A SENSUAL feeling that consumes your body and takes over your mind. The sensation of complete and utter bliss that will not let you rest until you've satisfied the craving.

Much like love, chocolate touches you in the most unreachable places, warming all your senses at once. And that's why many Malaysians are turning to the "food of the Gods" in search of ecstasy.

Chocolate factories are sprouting up all over the country and chocolate-making classes are filling up with hands eager to create their own magic.

Model, singer and actress Erra Fazira is one of the many women who have embarked on this journey.

"I love the taste and feel of chocolate. When I'm busy at work, Snickers bars are my substitute for lunch. Chocolate-making will come in handy during festive seasons. I make many hampers for Hari Raya and this will be a great addition. Now, instead of buying treats, I can give a gift of love that I've made myself."
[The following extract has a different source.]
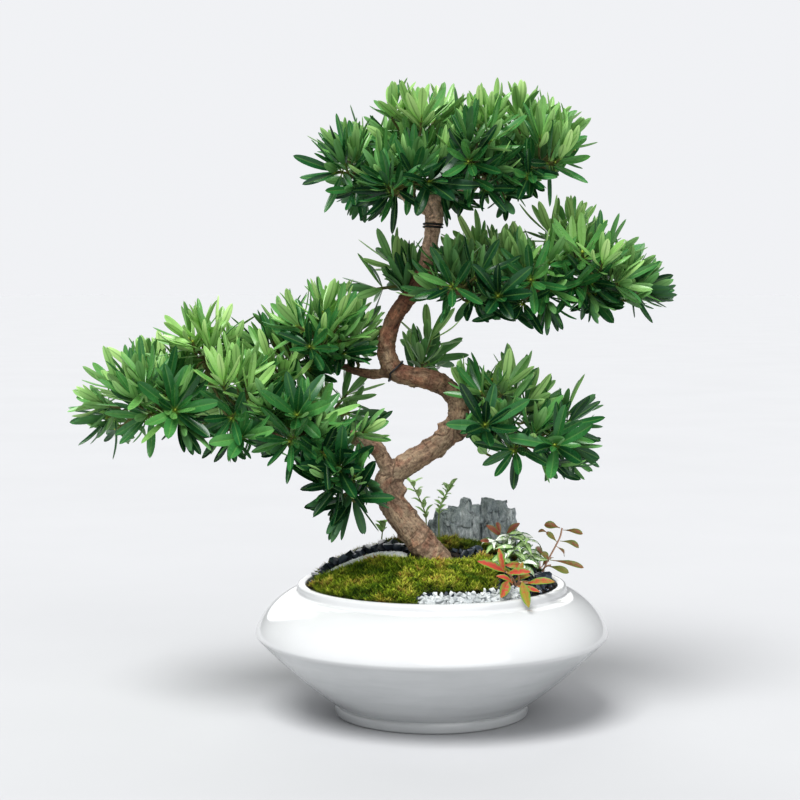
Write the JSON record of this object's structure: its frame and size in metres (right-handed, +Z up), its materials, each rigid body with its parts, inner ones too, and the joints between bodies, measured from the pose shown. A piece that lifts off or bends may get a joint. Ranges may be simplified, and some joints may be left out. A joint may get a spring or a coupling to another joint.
{
  "type": "bonsai tree",
  "caption": "Trained buddhist pine bonsai with a curved trunk and leafy pads, in a round white glazed pot with moss, stones and small companion plants.",
  "frame": {"origin": "centre of the pot's flat underside, on the surface that it stands on", "axes": "+Z up, -Y towards the viewer, with the tree's long left pad towards -X"},
  "size_m": [0.5097, 0.3, 0.5376],
  "materials": {
    "porcelain": "gloss",
    "drain_net": "matte",
    "soil": "matte",
    "moss": "matte",
    "white_stone": "matte",
    "dark_slate": "satin",
    "grey_rock": "matte",
    "bark": "matte",
    "dark_wire": "satin",
    "pine_leaf": "satin",
    "red_leaf": "satin",
    "variegated_leaf": "satin",
    "sprig_leaf": "satin"
  },
  "bodies": {
    "root": {"pot": "porcelain", "drain_mesh_1": "drain_net", "drain_mesh_2": "drain_net", "drain_mesh_3": "drain_net", "soil": "soil", "moss_front": "moss", "moss_back": "moss", "white_sand": "white_stone", "white_gravel": "white_stone", "slate_left": "dark_slate", "slate_trunk": "dark_slate", "slate_rim": "dark_slate", "rock_left": "grey_rock", "rock_right": "grey_rock", "trunk": "bark", "wire_top": "dark_wire", "wire_bend": "dark_wire", "spray_crown_1": "pine_leaf", "spray_crown_2": "pine_leaf", "spray_crown_3": "pine_leaf", "spray_crown_4": "pine_leaf", "spray_crown_5": "pine_leaf", "spray_crown_6": "pine_leaf", "spray_crown_7": "pine_leaf", "spray_crown_8": "pine_leaf", "spray_right_1": "pine_leaf", "spray_right_2": "pine_leaf", "spray_right_3": "pine_leaf", "spray_right_4": "pine_leaf", "spray_right_5": "pine_leaf", "spray_right_6": "pine_leaf", "spray_right_7": "pine_leaf", "spray_upper_left_1": "pine_leaf", "spray_upper_left_2": "pine_leaf", "spray_upper_left_3": "pine_leaf", "spray_left_1": "pine_leaf", "spray_left_2": "pine_leaf", "spray_left_3": "pine_leaf", "spray_left_4": "pine_leaf", "spray_left_5": "pine_leaf", "spray_left_6": "pine_leaf", "spray_left_7": "pine_leaf", "spray_left_8": "pine_leaf", "spray_left_9": "pine_leaf", "spray_left_10": "pine_leaf", "spray_low_right_1": "pine_leaf", "spray_low_right_2": "pine_leaf", "spray_low_right_3": "pine_leaf", "spray_low_right_4": "pine_leaf", "spray_rear_1": "pine_leaf", "red_plant": "red_leaf", "variegated_plant": "variegated_leaf", "tall_plant": "red_leaf", "sprig_tall": "sprig_leaf", "sprig_short": "sprig_leaf", "sprig_left": "sprig_leaf"}
  },
  "joints": []
}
Erra, who's a month away from delivering a baby, says it's the perfect time for her to join a chocolate-making class as she has a lot of time on her hands.

"I'm sure once the baby arrives I'll be busy being a mother, so I want to do this now. I'm even toying with the idea of starting my own chocolate brand.

"One day, I hope to make, package and sell my chocolates online. I've never done it before and it would surely give me a great sense of accomplishment."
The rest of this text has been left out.